EASTHAM — Last July, the Eastham Affordable Housing Trust’s housing management contract with the nonprofit Community Development Partnership (CDP) expired, and the trust didn’t renew it. Instead, it decided to have town staff manage its seven properties alongside the six town-owned units that Eastham already managed.
Jay Coburn, CEO of the CDP, and Jacqui Beebe, Eastham’s town administrator, had different assessments of the wisdom of that change.
“Property management in general is a problem,” Coburn said. “If you mess it up, you risk losing the tax credit, and that’s a disaster.”
Town staff “were concerned there wasn’t a lot of capital improvement being done,” Beebe said. The properties required more maintenance than they were receiving, she added.
The CDP had been managing the trust’s properties since 2013. The decision not to renew the contract came after the town hired a housing coordinator, Rachel Butler, in December 2021. She was qualified to perform the same management functions that the CDP had been contracted for.
Management of affordable and income-restricted units has spurred debate on the Outer Cape before.
The question of who was responsible for checking on Wellfleet’s income-restricted accessory dwelling units flummoxed town staff last year when a year-round tenant was evicted by new owners who listed the main house as a short-term rental and took the ADU for themselves.
Wellfleet’s income-restricted ADUs had been monitored by the CDP until another contract changed; afterwards, Wellfleet’s assistant town administrator and building commissioner each said the other was in charge.
In Provincetown, the management contract for the 26 market-rate rentals at the Harbor Hill complex will soon be put out to bid again — but not before a separate request for proposals is issued to see if any property management companies want to buy the complex outright.
“We spend a lot of time talking about building affordable housing, but we don’t pay a lot of attention to the management of it,” said Kristin Hatch, executive director of the Provincetown Housing Authority. As towns create more housing, they must assess the benefits of management by nonprofits, private companies, or in-house staff, she said.
‘The Queen of Management’
Eastham’s changeover is resource-efficient and will improve the quality of the housing, according to Beebe and Eastham Affordable Housing Trust chair Carolyn McPherson.
But a CDP director said it could create more work than the town can handle.

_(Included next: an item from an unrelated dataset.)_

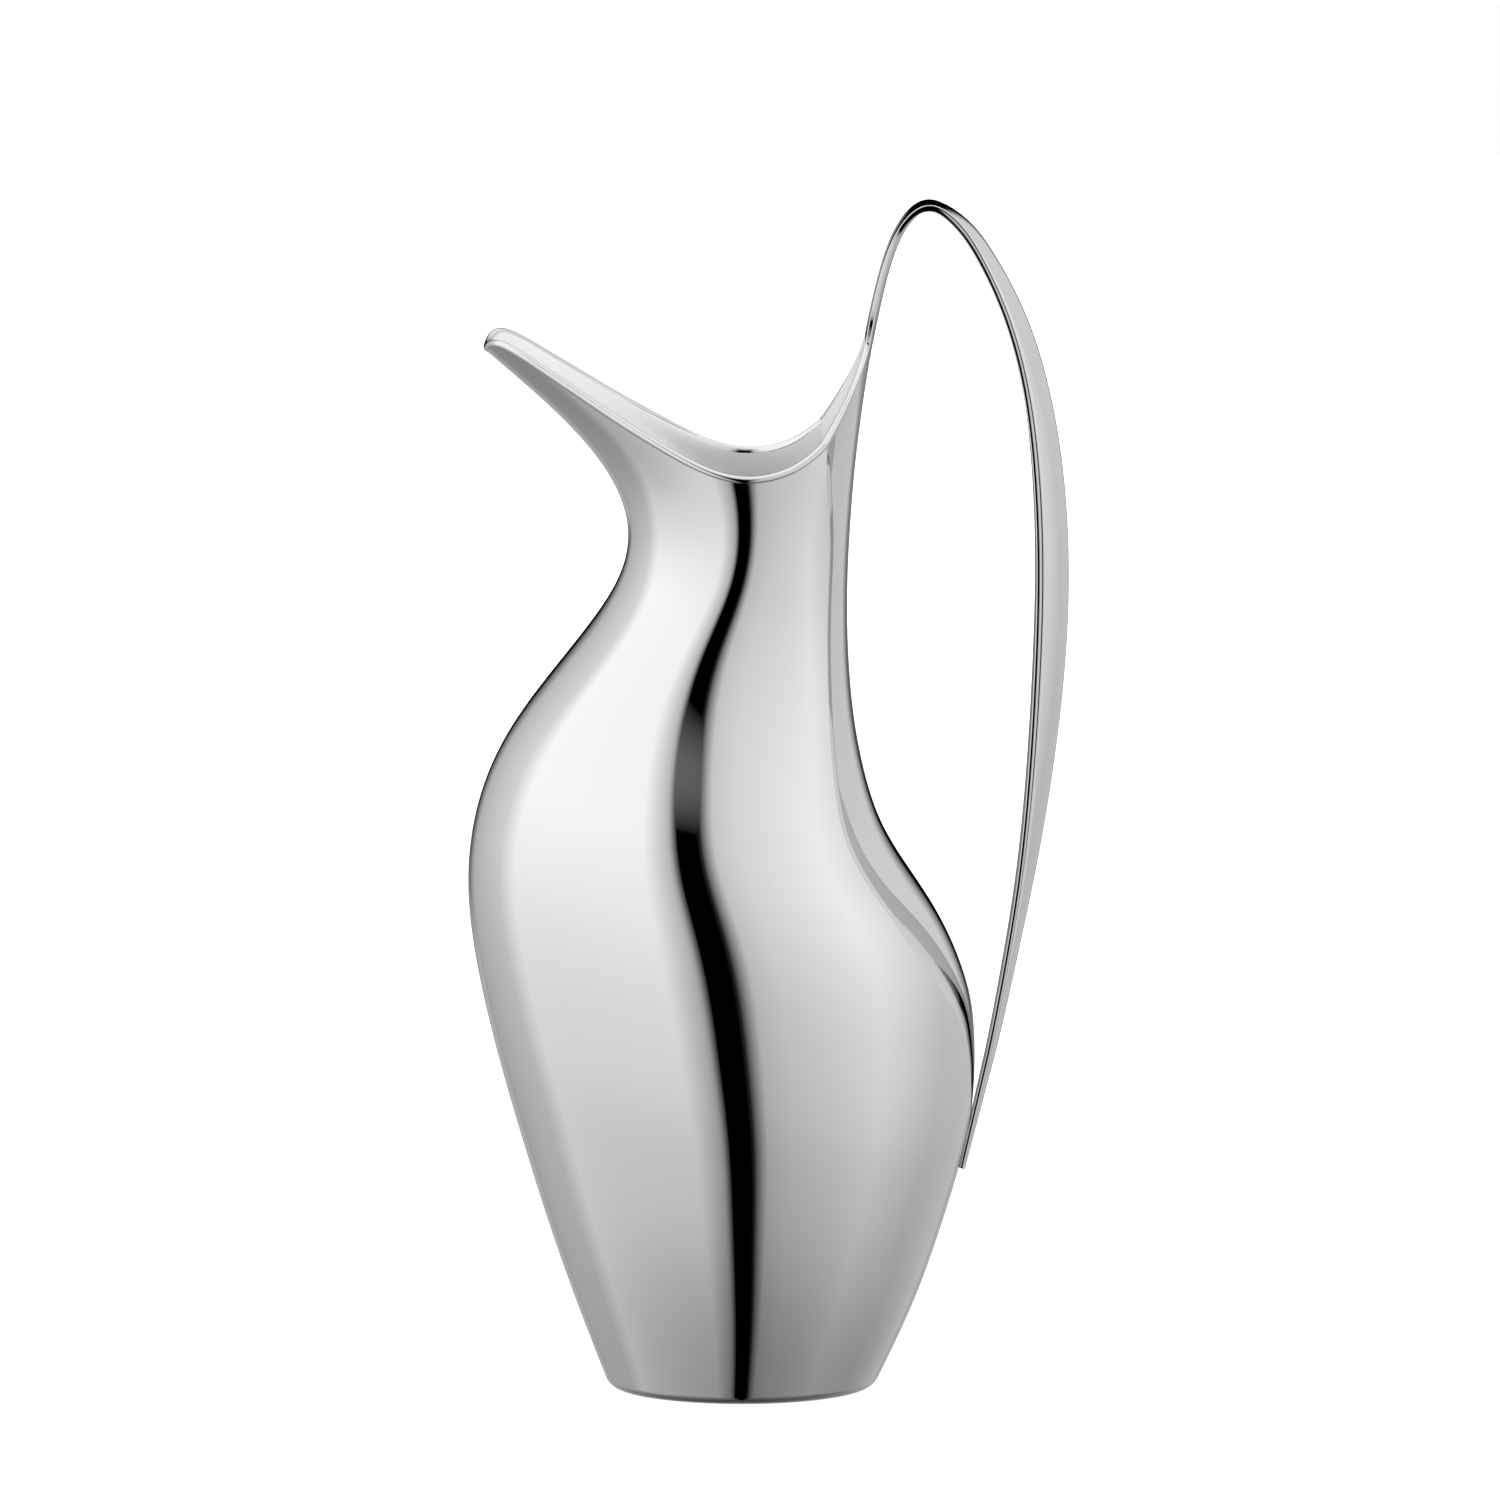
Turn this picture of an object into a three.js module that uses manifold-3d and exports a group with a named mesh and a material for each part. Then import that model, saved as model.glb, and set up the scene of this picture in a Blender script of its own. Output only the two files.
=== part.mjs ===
// A tall water pitcher in polished stainless steel, in millimetres, +Z up.
// The spout points to -X, the handle is at +X, and the XZ plane is its plane of symmetry.
// The origin is the middle of the flat base plate, on the table.
//
// It is pressed sheet, butt-welded edge to edge: a left and a right side shell that meet along the keel,
// a back panel set in between their two back creases, a base plate, and a hollow handle made of
// an inner and an outer skin with a solid foot at its lower end.
import * as THREE from "three";
import { mergeVertices } from "three/addons/utils/BufferGeometryUtils.js";
import Module from "manifold-3d";

// Overall sizes. The outlines below are drawn at DRAWN's sizes and stretched to these.
const HEIGHT = 335; // table to the top of the handle
const LENGTH = 167.4; // front of the belly to the back of the handle
const DEPTH = 104; // across the belly
const DRAWN = { height: 335, length: 167.4, depth: 104 };

// Sheet, joints and edges.
const WALL = 1.2; // side shells, and the back panel in its lower part
const RIM_WALL = 2.2; // side shells and panel at the rim, where the sheet is drawn up thicker
const RIM_BAND = 10; // height over which it thickens
const ROOT_WALL = 1.6; // back panel where it runs up into the handle
const BASE_PLATE = 1.5; // thickness of the base plate
const BASE_TURN = 2.6; // outside radius where the side turns under to the base plate
const WELD_GAP = 0.4; // root gap of every butt-welded joint
const HANDLE_SKIN = 1.0; // sheet of both handle skins
const SKIN_LAP = 0.3; // gap between the two handle skins
const HANDLE_WALL = 1.2; // side walls of the outer handle skin
const FOOT_GAP = 0.3; // between the foot and the back panel

const STEEL = { color: 0xd4d6d8, metalness: 1.0, roughness: 0.06 };
const SATIN = { color: 0xb9bcbf, metalness: 1.0, roughness: 0.35 };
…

“I generally encourage towns to not own and manage their own properties,” said Paul Ruchinskas, treasurer of CDP’s board and former affordable housing specialist at the Cape Cod Commission. “Typically, towns don’t have the capacity to do it.”
Finding property managers who can do income certification is particularly difficult, Ruchinskas said.
It’s “the toughest skill set to find,” and if there is turnover in the role, finding a replacement “will be one of the hardest challenges for the town over the long haul,” he said.
Before coming to Eastham, Butler was a property manager for 12 years at Community Housing Resource, an affordable housing developer based in Provincetown.
She was “the queen of management,” said Hatch — a “known commodity” and an asset to the region’s housing efforts.
In Eastham, Butler is currently in charge of relatively few units — six owned by the town, including two that were bought in 2022, and seven owned by the trust.
“She managed many more units than that for Community Housing Resource,” Hatch said.
Hatch is the sole property manager for the Provincetown Housing Authority (alongside a maintenance technician and an administrative assistant), which has 46 units; she also administers 26 state vouchers.
Ruchinskas acknowledged that the small number of units will make it easier for Butler to manage the properties. “The fact that it’s all located in Eastham just makes it a heck of a lot easier to deal with,” he said.
Out to Bid
Ruchinskas also said that for towns to maintain or improve their housing they must go through a procurement process outlined by Massachusetts’s Chapter 30B, which states that all town contracts must be offered for bidding by different vendors to guarantee fairness.
That process is “cumbersome,” said Coburn, and CDP already has two maintenance technicians on staff.
Larger improvement projects will be subject to 30B, Beebe agreed — though she said that would still be the case if a nonprofit were managing the units.
Any town-owned property is subject to 30B, Beebe said, since “it is still a public asset.”
Eastham also has facilities and maintenance workers in its DPW. They can supply day-to-day services, from fixing broken amenities to “something very simple, like plunging a toilet,” Butler said, and the town doesn’t have to bid out such urgent repairs.
In years to come, the larger housing projects at the T-Time, Town Center Plaza, and Council on Aging parcels will likely be managed by their developers, McPherson said.
Beyond those projects, Eastham has also endorsed a “scattered site” approach to affordable housing, seizing the opportunity to purchase individual units when they become available, Beebe said.
The scattered site approach was challenging for CDP’s technicians, who “spend 40 percent of their time driving,” according to Coburn.
Projects like the Village at Nauset Green, a 65-unit complex managed by the multi-state developer Pennrose, are easier to manage because the units are close together and nearly identical, Coburn said.
News Editor Paul Benson contributed reporting.